Hi everyone! A music update is long overdue, so here we go. My left hand sensation is permanently lost. At first I didn’t want to believe this, but time and several different neurologists confirmed the pronouncement. It would have been easy to give up on my violin journey at this point. After all, the violin is primarily a left handed instrument, and a highly toned sense of touch produces almost all of what great violinists are known for (fast fingers, excellent intonation, and rich vibrato).

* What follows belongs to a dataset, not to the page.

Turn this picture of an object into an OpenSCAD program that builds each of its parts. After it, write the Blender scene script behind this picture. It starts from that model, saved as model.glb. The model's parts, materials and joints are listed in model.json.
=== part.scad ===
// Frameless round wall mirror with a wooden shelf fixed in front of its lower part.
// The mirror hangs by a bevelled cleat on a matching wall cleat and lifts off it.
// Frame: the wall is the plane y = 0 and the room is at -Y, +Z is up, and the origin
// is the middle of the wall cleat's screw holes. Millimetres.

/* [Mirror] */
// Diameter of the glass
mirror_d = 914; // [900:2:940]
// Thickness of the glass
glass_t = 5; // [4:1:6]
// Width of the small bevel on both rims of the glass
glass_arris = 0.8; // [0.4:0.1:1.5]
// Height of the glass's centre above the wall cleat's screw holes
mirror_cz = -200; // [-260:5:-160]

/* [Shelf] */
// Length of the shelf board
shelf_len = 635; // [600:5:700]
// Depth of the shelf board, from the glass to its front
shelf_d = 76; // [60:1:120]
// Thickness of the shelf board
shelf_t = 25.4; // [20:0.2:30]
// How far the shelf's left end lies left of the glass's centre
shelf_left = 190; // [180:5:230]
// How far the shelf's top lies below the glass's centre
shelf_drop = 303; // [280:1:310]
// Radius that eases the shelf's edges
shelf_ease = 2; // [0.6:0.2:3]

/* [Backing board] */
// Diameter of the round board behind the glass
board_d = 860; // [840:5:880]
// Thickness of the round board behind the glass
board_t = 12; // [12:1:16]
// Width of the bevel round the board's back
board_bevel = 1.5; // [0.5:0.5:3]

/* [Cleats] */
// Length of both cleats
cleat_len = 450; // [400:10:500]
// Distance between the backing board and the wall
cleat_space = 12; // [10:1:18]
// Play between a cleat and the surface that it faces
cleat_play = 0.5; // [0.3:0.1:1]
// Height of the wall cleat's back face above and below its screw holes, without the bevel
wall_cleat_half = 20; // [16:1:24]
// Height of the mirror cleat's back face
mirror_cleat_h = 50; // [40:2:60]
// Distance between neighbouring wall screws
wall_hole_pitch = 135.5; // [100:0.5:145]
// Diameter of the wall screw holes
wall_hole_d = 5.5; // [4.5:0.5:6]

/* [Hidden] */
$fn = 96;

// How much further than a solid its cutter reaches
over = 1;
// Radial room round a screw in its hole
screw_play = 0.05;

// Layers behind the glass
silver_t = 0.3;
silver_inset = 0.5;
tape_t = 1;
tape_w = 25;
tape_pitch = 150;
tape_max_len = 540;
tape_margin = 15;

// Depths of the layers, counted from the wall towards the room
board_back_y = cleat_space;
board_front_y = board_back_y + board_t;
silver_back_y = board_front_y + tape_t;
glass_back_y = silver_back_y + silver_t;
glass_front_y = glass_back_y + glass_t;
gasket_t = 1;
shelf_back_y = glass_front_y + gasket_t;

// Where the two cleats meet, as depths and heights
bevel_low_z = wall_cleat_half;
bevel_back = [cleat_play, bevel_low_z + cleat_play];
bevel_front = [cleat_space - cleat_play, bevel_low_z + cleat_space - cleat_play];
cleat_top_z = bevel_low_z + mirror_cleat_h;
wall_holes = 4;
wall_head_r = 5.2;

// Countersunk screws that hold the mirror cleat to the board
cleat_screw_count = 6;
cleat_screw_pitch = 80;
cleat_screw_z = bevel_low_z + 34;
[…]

After doing some research I believe I’m the only person who’s ever tried to play the instrument without feeling their left hand (FYI, I’m happy to be corrected if this is mistaken! 🙂 ) BUT I’ve had too many outstanding teachers and mentors to believe it’s impossible. You see, great music is born out of a specific combination: passion and problem solving. Passion gives the insatiable desire to project deep emotion to an audience, the bravery to overcome anxiety – and the commitment to devote hours, days, years, and lifetimes to be expert enough to succeed. However, just passion is not enough. Expertise requires a whole lot of problem solving, too. Problem solving corrects poor intonation, wrong hand positions, mistaken interpretation of pieces, and unbalanced sound levels in a concert hall. While there will never be a perfect musician, a truly excellent one has a rare combination of extreme passion and intelligent problem solving.
So, back to me and the violin. To give y’all some background, I want to share a classroom performance during my time at the Eastman School of Music. This is truly an amazing music school, and I studied under a man who shaped aspects of my life far beyond just music. Although no performance is perfect, I really enjoyed combining passion and problem solving in this one:
After the accident, passion drove me to repair my violin (it got hit by that car too!) even though I couldn’t hold it correctly and wasn’t sure if I ever would. Side promo for Benning Violins in Los Angeles! They service the LA Philharmonic and are absolutely fantastic.

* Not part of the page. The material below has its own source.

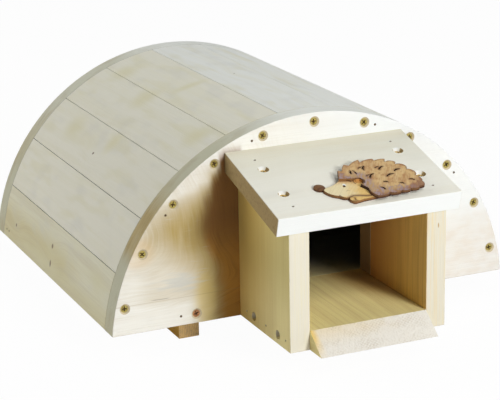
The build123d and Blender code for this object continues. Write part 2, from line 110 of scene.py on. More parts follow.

After my violin was fixed, passion drove me to keep trying until I could hold the instrument correctly, then get my fingers on those strings, then get them to the right intervals for some notes. All without feeling anything. (Also, just a reminder, the violin has no frets). You would think I could use some serious eye work to accomplish this, but here’s where the hard core problem solving comes in. Not only does the bow partially block my line of vision, but I also have some visuospatial deficits from the accident. Ivan compares all this to trying to throw darts blindfolded. The past year was a cycle of experimenting, experimenting, and experimenting again. Most of this ended in tears. There were moments I was so depressed I swore I would never touch the instrument again. But passion drove me back very single time. Eventually I produced this:
To give some perspective, I think I originally learned this when I was 6, so it’s basically violin preschool. I was too embarrassed to perform it live, but at least I recorded it…and FINALLY am posting it…over three months later.
Passion drives me back to the violin every time, no matter how I end up feeling, and problem solving is finally showing a few results. I don’t know if problem solving will ever produce a technical foundation solid enough to project the strong emotion I once loved sharing, but at least it’s producing enough to keep my heart happy. Thank you all for your prayers!